Because a planet, by definition, has to have cleared its orbit of minor planets such as KBOs, the University of Arizona authors refer to the hypothetical mass as a planetary mass object. The data also do not rule out the possibility that the warp could result from more than one planetary mass object.
So why haven’t we found it yet? Most likely, according to Malhotra and Volk, because we haven’t yet searched the entire sky for distant solar system objects. The most likely place a planetary mass object could be hiding would be in the galactic plane, an area so densely packed with stars that solar system surveys tend to avoid it.
“The chance that we have not found such an object of the right brightness and distance simply because of the limitations of the surveys is estimated to be to about 30 percent,” Volk said.

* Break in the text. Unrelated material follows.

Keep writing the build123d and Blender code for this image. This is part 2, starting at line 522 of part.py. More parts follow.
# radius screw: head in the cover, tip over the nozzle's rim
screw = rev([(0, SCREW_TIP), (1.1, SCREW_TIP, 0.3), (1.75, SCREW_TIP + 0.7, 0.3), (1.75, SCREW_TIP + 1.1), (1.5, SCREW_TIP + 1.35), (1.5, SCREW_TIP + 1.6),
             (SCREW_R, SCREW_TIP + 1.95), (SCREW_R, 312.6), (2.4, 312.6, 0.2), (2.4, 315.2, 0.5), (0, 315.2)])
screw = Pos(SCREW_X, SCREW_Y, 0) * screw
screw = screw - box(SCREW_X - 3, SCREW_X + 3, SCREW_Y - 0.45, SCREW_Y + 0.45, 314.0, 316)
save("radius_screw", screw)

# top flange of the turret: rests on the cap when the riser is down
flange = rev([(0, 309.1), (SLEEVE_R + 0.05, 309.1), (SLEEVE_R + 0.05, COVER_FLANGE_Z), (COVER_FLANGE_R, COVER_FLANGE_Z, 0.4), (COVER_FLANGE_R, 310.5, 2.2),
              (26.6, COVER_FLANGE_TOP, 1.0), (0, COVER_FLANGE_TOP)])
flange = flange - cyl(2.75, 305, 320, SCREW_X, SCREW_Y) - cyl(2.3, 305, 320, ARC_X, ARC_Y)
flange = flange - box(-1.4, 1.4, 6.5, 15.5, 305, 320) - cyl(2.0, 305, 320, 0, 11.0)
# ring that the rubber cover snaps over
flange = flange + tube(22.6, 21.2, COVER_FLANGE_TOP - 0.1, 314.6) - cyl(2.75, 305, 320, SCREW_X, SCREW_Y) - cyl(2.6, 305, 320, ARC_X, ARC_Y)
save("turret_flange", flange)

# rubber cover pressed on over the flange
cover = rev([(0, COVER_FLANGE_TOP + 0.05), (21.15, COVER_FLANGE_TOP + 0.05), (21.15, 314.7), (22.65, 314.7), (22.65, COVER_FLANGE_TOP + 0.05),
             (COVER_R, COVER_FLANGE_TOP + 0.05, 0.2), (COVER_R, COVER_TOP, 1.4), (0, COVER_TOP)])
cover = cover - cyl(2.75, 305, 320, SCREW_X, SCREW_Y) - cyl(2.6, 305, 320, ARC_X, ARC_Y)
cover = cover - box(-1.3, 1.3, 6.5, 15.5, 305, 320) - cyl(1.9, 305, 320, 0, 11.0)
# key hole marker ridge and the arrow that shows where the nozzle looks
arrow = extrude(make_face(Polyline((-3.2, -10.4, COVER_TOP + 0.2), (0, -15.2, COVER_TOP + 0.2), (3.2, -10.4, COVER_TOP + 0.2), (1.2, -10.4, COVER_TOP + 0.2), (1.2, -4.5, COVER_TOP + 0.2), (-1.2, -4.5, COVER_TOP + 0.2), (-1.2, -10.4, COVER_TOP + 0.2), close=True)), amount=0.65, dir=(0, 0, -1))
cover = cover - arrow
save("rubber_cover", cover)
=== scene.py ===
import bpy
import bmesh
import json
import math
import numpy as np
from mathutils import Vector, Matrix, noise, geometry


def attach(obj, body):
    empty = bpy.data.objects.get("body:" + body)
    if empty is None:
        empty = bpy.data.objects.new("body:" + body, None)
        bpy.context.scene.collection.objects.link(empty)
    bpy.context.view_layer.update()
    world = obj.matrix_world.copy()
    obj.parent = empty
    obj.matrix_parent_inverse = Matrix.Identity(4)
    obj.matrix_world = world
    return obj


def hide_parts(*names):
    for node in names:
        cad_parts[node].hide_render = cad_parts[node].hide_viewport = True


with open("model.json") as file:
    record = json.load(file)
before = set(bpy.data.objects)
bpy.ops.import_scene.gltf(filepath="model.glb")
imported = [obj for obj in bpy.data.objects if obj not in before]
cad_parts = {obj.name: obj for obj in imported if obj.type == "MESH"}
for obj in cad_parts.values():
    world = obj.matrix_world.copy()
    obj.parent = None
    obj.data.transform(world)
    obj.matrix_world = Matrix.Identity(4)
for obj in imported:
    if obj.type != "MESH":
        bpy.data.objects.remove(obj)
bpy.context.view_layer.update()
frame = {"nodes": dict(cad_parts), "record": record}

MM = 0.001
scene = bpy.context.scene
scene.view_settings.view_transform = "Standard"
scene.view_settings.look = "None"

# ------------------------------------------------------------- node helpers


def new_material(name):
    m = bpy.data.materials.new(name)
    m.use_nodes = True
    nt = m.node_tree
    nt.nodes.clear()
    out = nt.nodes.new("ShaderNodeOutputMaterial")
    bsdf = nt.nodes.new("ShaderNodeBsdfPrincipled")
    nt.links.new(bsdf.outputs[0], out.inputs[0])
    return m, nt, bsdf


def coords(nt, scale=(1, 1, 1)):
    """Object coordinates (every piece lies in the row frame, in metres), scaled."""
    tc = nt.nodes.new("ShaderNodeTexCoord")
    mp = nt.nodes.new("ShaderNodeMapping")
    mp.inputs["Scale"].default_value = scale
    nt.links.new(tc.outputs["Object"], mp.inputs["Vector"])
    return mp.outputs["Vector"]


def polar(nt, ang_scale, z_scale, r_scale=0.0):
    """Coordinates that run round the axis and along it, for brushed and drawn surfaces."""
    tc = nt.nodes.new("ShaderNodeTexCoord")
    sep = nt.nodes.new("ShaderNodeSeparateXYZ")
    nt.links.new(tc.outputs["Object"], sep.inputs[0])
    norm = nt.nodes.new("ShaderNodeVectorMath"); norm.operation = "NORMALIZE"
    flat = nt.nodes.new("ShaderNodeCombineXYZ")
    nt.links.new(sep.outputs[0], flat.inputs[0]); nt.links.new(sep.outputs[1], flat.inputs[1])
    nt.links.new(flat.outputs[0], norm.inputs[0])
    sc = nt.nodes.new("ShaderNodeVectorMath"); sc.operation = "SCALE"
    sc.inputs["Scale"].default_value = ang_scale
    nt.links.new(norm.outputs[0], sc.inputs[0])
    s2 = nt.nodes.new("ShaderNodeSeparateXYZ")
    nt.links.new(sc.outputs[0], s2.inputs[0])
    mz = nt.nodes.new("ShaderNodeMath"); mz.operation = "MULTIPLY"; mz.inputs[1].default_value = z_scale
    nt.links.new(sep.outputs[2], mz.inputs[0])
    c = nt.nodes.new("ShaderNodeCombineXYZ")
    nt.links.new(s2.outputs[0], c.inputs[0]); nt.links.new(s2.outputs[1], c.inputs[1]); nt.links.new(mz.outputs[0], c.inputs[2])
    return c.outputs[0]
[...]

A possible alternative to an unseen object that could have ruffled the plane of outer Kuiper Belt objects could be a star that buzzed the solar system in recent (by astronomical standards) history, the authors said.
“A passing star would draw all the ‘spinning tops’ in one direction,” Malhotra said. “Once the star is gone, all the KBOs will go back to precessing around their previous plane. That would have required an extremely close passage at about 100 AU, and the warp would be erased within 10 million years, so we don’t consider this a likely scenario.”
Humankind’s chance to catch a glimpse of the mysterious object might come fairly soon once construction of the Large Synoptic Survey Telescope is completed. Run by a consortium that includes the University of Arizona and scheduled for first light in 2020, the instrument will take unprecedented, real-time surveys of the sky, night after night.
“We expect LSST to bring the number of observed KBOs from currently about 2,000 to 40,000,” Malhotra said. “There are a lot more KBOs out there — we just have not seen them yet. Some of them are too far and dim even for LSST to spot, but because the telescope will cover the sky much more comprehensively than current surveys, it should be able to detect this object, if it’s out there.”